Media and Communication Ph.D. Dissertations

Re-Producing Masculinities on YouTube: A Cyberethnography of the MighTMenFTM Channel

Date of Award

2010

Document Type

Dissertation

Degree Name

Doctor of Philosophy (Ph.D.)

Department

Media and Communication

First Advisor

Lynda Dixon (Committee Co-Chair)

Second Advisor

Radhika Gajjala (Committee Co-Chair)

Third Advisor

Michael Butterworth (Committee Member)

Fourth Advisor

Kimberly Coates (Committee Member)

Abstract

In this study, I examine the performances of masculinities on a YouTube transgendered collaborative channel. By investigating how female to male transgendered users produce themselves in a visual online environment, I explore the gaps created between the body, the interface, and being embodied in an online space. These gaps present critical spaces for communication scholars to investigate what effect the communicative properties of Internet technologies have on gender, and more specifically on masculinity. Now, with the affordability and accessibility of hardware, software, and other media production and dissemination tools, the nature of cyberspace has changed.

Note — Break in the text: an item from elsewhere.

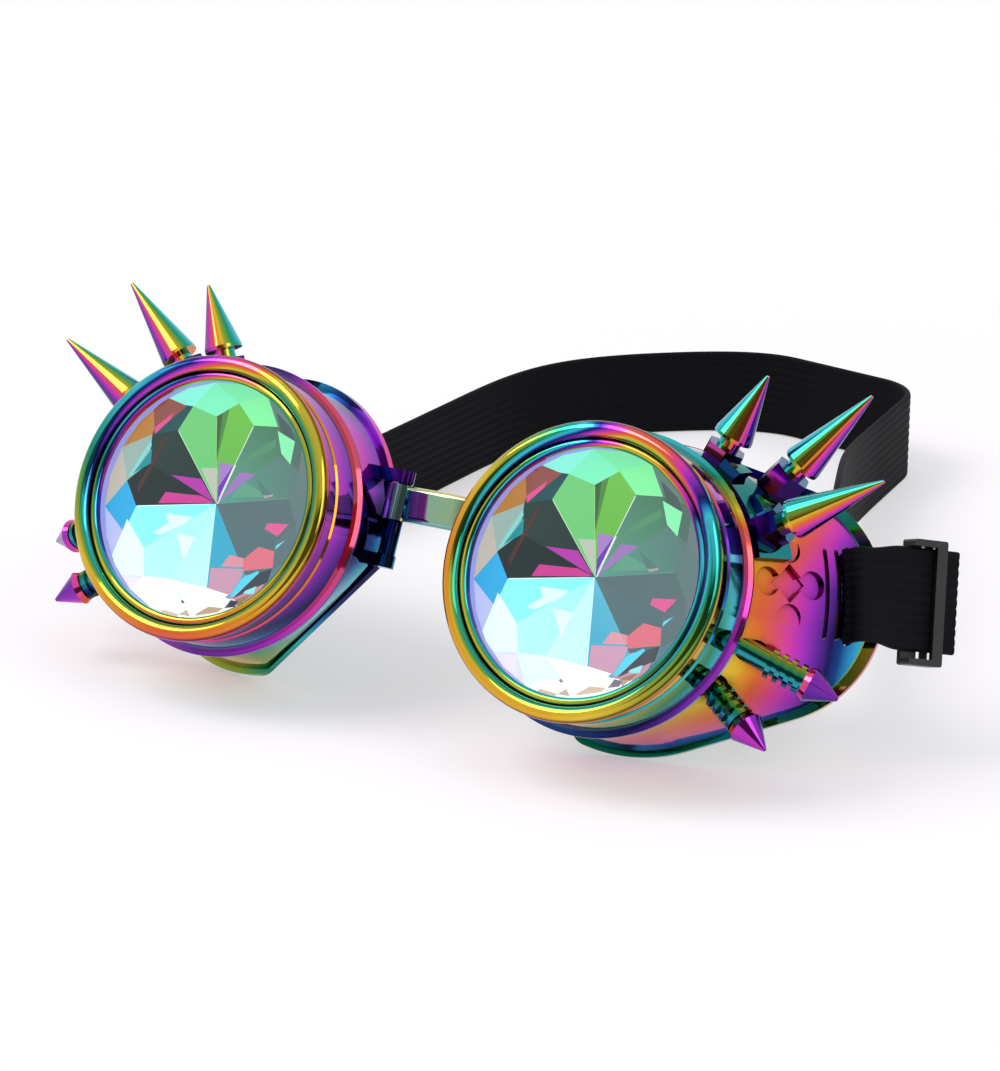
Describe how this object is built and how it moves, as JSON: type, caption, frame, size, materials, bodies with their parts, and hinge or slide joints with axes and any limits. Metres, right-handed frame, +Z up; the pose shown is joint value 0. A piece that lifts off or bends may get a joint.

Users are now becoming content producers through self and other re-presentation and re-production and are visually present and digitally embodied. I ask: How do such content producers become digitally embodied? Can digital embodiment contain properties that are transferable to offline lives? Does YouTube, a cyberspace very much rooted in visual representation offer a space and a means of experience for a group of people who's bodies and performances of gender are constantly in flux. Or, do the visual aspects of YouTube merely reinforce hegemonic notions of gender—specifically masculinity? The major objective of my work is to explore digital environments, such as YouTube, as one of the technologically constituted layers of contemporary life in order to interpret the meaning making practices and to identify the political implications of living online. I am specifically interested in the role the body plays at the intersection of the interface and an online community. In order to analyze critically YouTube, and the role that the body plays, I look at YouTube videos produced by a transgendered community. Here I focus on the production and performances of masculinity.